GADO BRAVO

O texto a seguir foi extraído de “Crônicas da Vida Inteira”, livro inédito sobre fatos da minha vida, adaptado para o Recanto das Letras.

GADO BRAVO

Um dos meus passatempos preferidos era subir em bando nas árvores frutíferas e saborear lá em cima as frutas deliciosas ou fazer guerra, jogando frutas ou bagaço delas uns nos outros ou mesmo, por malvadeza, fazer xixi na cara de alguma rês que estivesse embaixo da árvore. Fazíamos até concurso de pontaria.

Cada uma a seu tempo. Época das laranjas, das jabuticabas, das gabirovas... Algumas destas árvores ficavam no meio do pasto onde havia gado bravo, e quando nós íamos a elas, tínhamos que tomar cuidado.

Numa tarde de domingo, quando nós estávamos chegando à gabiroveira, um touro nos viu de longe, bufou e veio. Por sorte a árvore era de subida fácil, e nós escapamos mais que depressa.
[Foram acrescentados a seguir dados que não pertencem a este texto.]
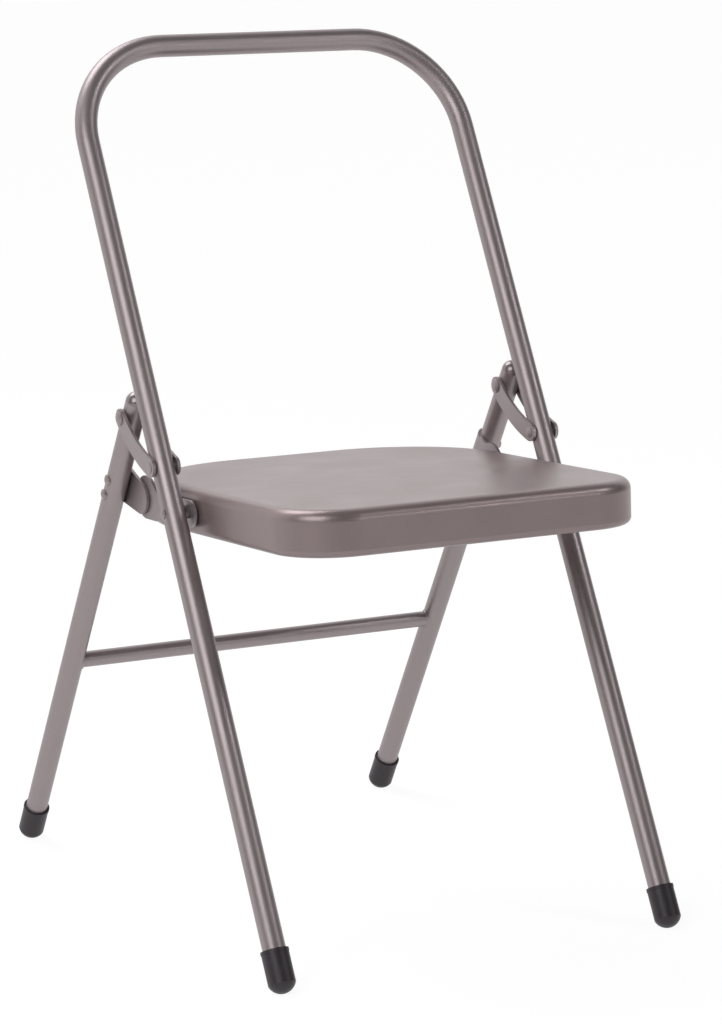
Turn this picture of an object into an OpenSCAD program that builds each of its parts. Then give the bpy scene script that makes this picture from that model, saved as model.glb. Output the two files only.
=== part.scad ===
// Backless yoga chair: a folding steel chair with an open hoop in place of a back.
// Millimetres, +Z up. The sitter faces -Y, and left and right are as seen from the front.
// The origin lies on the floor, midway between the feet.

/* [Tubes] */
// Outside diameter of the frame and leg tube
tube_d = 22; // [20:0.5:24]
// Wall of the frame and leg tube
tube_wall = 1.5; // [1:0.1:2]
// Outside diameter of the rear crossbar
bar_d = 16; // [12:0.5:18]
// Wall of the rear crossbar
bar_wall = 1.2; // [0.8:0.1:1.6]

/* [Front frame] */
// Height of the hoop's top above the floor
frame_h = 837; // [800:1:870]
// Distance between the left and right tube axes
track = 415; // [405:1:430]
// Backward lean of the front frame, from upright
front_lean = 29; // [26:0.25:31]
// Bend radius of the hoop's corners, on the tube's axis
hoop_r = 100; // [80:1:120]

/* [Rear frame] */
// Distance between front and rear tube axes at the height of the seat's front edge
leg_gap = 95.75; // [94:0.25:100]
// Forward lean of the rear legs, from upright
rear_lean = 29.7; // [28.5:0.1:30.5]
// Top end of a rear leg, measured up the leg from the height of the seat's front edge
leg_top_rise = 70.9; // [67:0.1:71.5]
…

O patife do animal veio, rodeou, bufou, rodeou e, cansado da tocaia, deitou-se bem embaixo. Julgando que ele se mandasse logo dali, nós chupamos gabirova à beça e brincamos a mais não querer lá em cima e acabamos nos cansando de tanto nos segurar pra não cair. E o safado do touro lá embaixo deitado numa boa. O que fazer? Como afugentar o bicho dali? As bexigas já estavam vazias do concurso de pontaria. Fizemos guerra de gabirova contra ele, mas de nada adiantou. O boi sacudia a cabeça enfezado, mas não se mancava. Embirrou mesmo. Pelo jeito o danado tinha decidido passar a noite ali. Só nos faltou ouvi-lo cantar aquela marchinha de carnaval: “Daqui não saio, daqui ninguém me tira...”.

Nossa esperança era que passasse alguém na estrada pra pedir socorro. Mas qual o quê! Não aparecia um vivente pra socorrer a gente. Depois de muito tempo, quando nós já estávamos dispostos a enfrentar a fera, apareceu um conhecido que nos atendeu prontamente, enxotando o touro, que correu feito covarde. Foi aí que nós vimos que o nojento do animal era muito do prevalecido. Era bravo só pras crianças.